> **Task to complete**
Filter this material down to the lines that hold "JSON", copying each one.

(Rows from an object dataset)
***
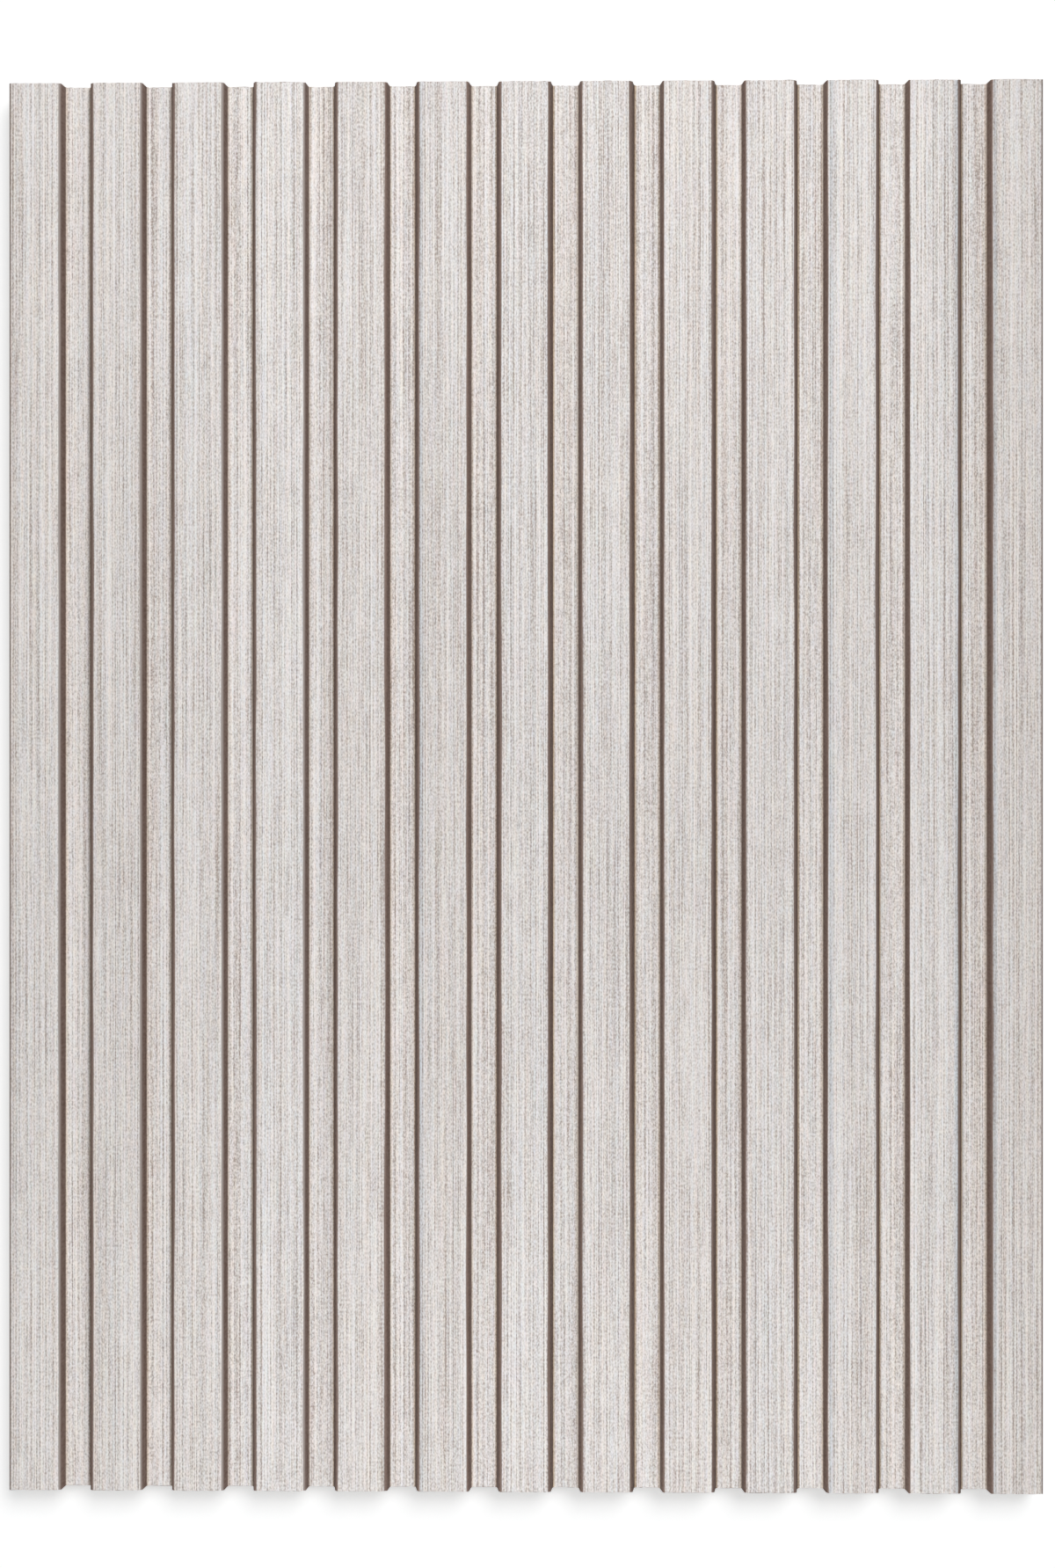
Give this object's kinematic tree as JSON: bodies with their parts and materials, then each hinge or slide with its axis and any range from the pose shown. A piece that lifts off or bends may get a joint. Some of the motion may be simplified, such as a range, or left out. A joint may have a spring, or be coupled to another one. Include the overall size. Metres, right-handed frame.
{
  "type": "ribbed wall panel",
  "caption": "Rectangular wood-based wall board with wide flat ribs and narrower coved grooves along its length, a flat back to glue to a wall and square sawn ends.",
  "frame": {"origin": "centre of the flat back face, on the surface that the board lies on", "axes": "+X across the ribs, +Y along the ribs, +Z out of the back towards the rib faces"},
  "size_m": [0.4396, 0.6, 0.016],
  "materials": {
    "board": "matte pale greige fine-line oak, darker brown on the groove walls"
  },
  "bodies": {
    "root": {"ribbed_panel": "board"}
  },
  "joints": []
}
***
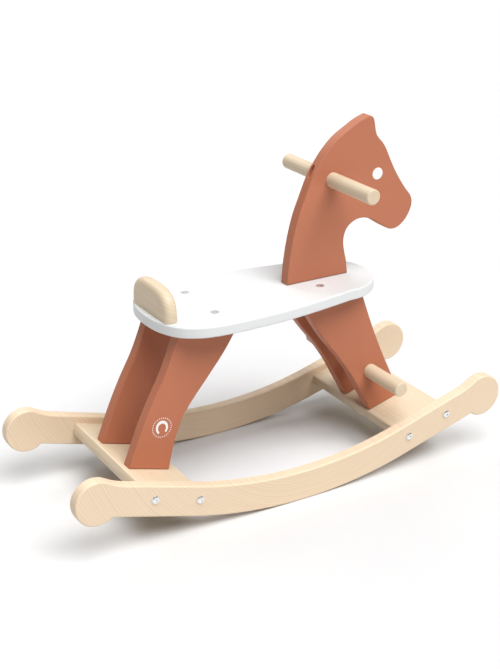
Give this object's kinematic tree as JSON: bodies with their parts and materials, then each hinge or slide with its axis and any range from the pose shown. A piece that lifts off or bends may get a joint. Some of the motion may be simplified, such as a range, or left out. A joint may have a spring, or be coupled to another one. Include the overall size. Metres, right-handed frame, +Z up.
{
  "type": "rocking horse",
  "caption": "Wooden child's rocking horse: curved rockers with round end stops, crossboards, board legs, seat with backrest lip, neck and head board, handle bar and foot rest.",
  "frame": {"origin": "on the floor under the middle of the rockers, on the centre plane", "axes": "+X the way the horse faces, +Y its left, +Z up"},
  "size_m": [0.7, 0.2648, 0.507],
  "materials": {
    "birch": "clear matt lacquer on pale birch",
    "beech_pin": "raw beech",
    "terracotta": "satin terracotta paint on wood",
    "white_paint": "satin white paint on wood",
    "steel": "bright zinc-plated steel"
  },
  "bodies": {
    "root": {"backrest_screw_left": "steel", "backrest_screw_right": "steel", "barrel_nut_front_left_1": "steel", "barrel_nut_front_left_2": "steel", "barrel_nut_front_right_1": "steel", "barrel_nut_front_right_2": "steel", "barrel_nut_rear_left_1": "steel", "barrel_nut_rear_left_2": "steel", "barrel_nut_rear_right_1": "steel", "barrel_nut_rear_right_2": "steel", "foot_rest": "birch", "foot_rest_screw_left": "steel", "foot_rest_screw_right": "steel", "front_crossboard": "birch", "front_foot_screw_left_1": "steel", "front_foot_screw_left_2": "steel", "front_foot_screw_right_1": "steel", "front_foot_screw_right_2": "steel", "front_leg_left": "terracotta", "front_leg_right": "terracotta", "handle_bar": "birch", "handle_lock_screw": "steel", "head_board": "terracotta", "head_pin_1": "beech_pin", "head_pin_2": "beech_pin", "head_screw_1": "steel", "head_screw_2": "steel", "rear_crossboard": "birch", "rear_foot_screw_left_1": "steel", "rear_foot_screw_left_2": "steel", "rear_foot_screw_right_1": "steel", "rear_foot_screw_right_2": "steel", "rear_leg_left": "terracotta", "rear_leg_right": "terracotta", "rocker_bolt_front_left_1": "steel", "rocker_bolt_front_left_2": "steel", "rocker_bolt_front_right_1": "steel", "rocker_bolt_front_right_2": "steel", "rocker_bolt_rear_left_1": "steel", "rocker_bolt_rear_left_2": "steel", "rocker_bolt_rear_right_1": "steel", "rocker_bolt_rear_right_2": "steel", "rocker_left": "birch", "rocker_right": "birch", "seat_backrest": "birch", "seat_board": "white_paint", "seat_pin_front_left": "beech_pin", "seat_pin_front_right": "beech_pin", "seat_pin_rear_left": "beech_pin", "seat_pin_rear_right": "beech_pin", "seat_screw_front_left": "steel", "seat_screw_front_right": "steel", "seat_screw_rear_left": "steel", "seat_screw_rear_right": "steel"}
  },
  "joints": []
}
***
> **Solution to the exercise**
Give this object's kinematic tree as JSON: bodies with their parts and materials, then each hinge or slide with its axis and any range from the pose shown. A piece that lifts off or bends may get a joint. Some of the motion may be simplified, such as a range, or left out. A joint may have a spring, or be coupled to another one. Include the overall size. Metres, right-handed frame.
Give this object's kinematic tree as JSON: bodies with their parts and materials, then each hinge or slide with its axis and any range from the pose shown. A piece that lifts off or bends may get a joint. Some of the motion may be simplified, such as a range, or left out. A joint may have a spring, or be coupled to another one. Include the overall size. Metres, right-handed frame, +Z up.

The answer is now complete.